When you tell your machine to go into the S3 sleep state, the acpi_EnterSleepState
function is called, which eventually tells your ACPI firmware to put your machine to sleep.
With S0ix, the system instead stays in the S0 global state, and the firmware only enters a low-power state when the CPUs are idle and some device power constraints are met, which the OS is responsible for ensuring. The x in S0ix denotes the specific low-power idle state the system, the deepest of which and our eventual goal is S0i3.
A fair warning: this article delves into the sombre depths and tedium of ACPI, so it's probably not the most exciting read. But here's a picture of Beastie snoozing to keep you company:
I gave a presentation on this topic at FOSDEM 2025, which you can view here.
On FreeBSD, you can query the sleep states your machine supports by reading the hw.acpi.supported_sleep_state
sysctl (hw.acpi.suspend_state
gives you the sleep state used for suspend).
If you don't see S3
in the list, your machine probably only supports S0ix.

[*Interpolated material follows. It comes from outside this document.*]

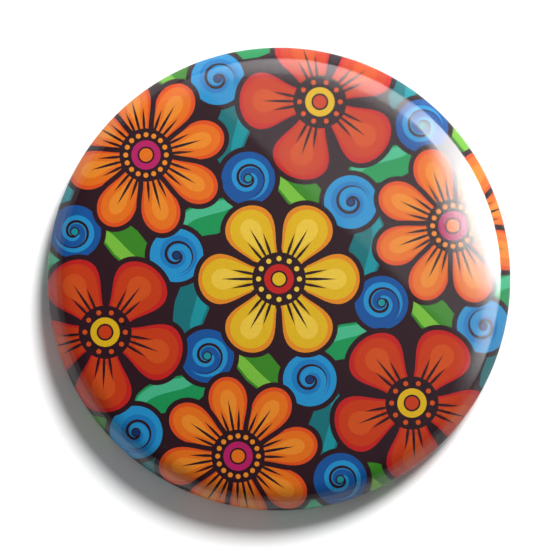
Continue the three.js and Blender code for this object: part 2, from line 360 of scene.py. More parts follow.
def stroke(line, *widths, sides=(1, -1)):
    """The outline of a band along a line. Its width runs through the given values.

    With other sides, from 1 at its left edge to -1 at its right, it is only a part of that band.
    """
    line = np.asarray(line, float)
    run = np.gradient(line, axis=0)
    run /= np.maximum(np.linalg.norm(run, axis=1), 1e-9)[:, None]
    side = np.stack([-run[:, 1], run[:, 0]], -1)
    share = np.linspace(0, 1, len(line))
    half = np.interp(share, np.linspace(0, 1, len(widths)), widths)[:, None] / 2
    left, right = sides
    return np.concatenate([line + side * half * left, (line + side * half * right)[::-1]])


def disc(centre, radius, colour, gap=0.0, points=36):
    """Draws a round spot."""
    draw(polar(np.linspace(0, 360, points, endpoint=False), radius, centre), colour, gap)


def spiral(centre, outer, inner, start, turns):
    """A line that winds inwards round a centre, anticlockwise."""
    share = np.linspace(0, 1, int(turns * SPIRAL_STEPS) + 2)
    return polar(start + 360 * turns * share, outer + (inner - outer) * share, centre)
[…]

To be sure that your machine indeed does support S0ix, you need to check the FADT flags, specifically AcpiGbl_FADT.Flags & ACPI_FADT_LOW_POWER_S0
.
Note that as of D48734, all ACPI machines will advertise s2idle
as supported, which, although related to S0ix, does not imply that a given machine supports S0ix.
s2idle
or "suspend-to-idle" is a "fake" sleep state which basically just means that you do all the usual setup to sleep your machine, except that you're just idling the CPU rather than actually entering a sleep state.
Theoretically, this works on any machine, but it doesn't save all that much power on its own.
Instead, if everything has been set up correctly, the firmware will enter one of the S0ix states and will hopefully end up in S0i3 at some point when the OS is in s2idle
.
Ben Widawsky from Intel started work on this in 2018 with two patches, D17675 for suspend-to-idle support and D17676 for emulating S3 with S0ix. This work was never finished, however.
_LPI
, residency counters, and the AMD SMU 🐛The LPIT (Low Power Idle Table, defined in this Intel spec) describes the low-power idle states that the CPU supports. These table entries also contain residency counters, which just tell you how long a CPU has spent in a particular low-power state, which is obviously useful for debugging.
It would seem as though LPIT has gone out of favour since ACPI 6.0.
It says as much for ARM.
It does seem like newer Intel devices still have the LPIT table but no _LPI
objects (e.g. the Dell XPS 15 9570), whereas AMD laptops only have _LPI
objects, which means both will have to be supported.
The ACPI spec now makes no mention of LPIT, but it does look like LPI is its replacement. Unfortunately, they made residency counters for each of these states optional, and it so happens that they are missing on my AMD Framework laptop.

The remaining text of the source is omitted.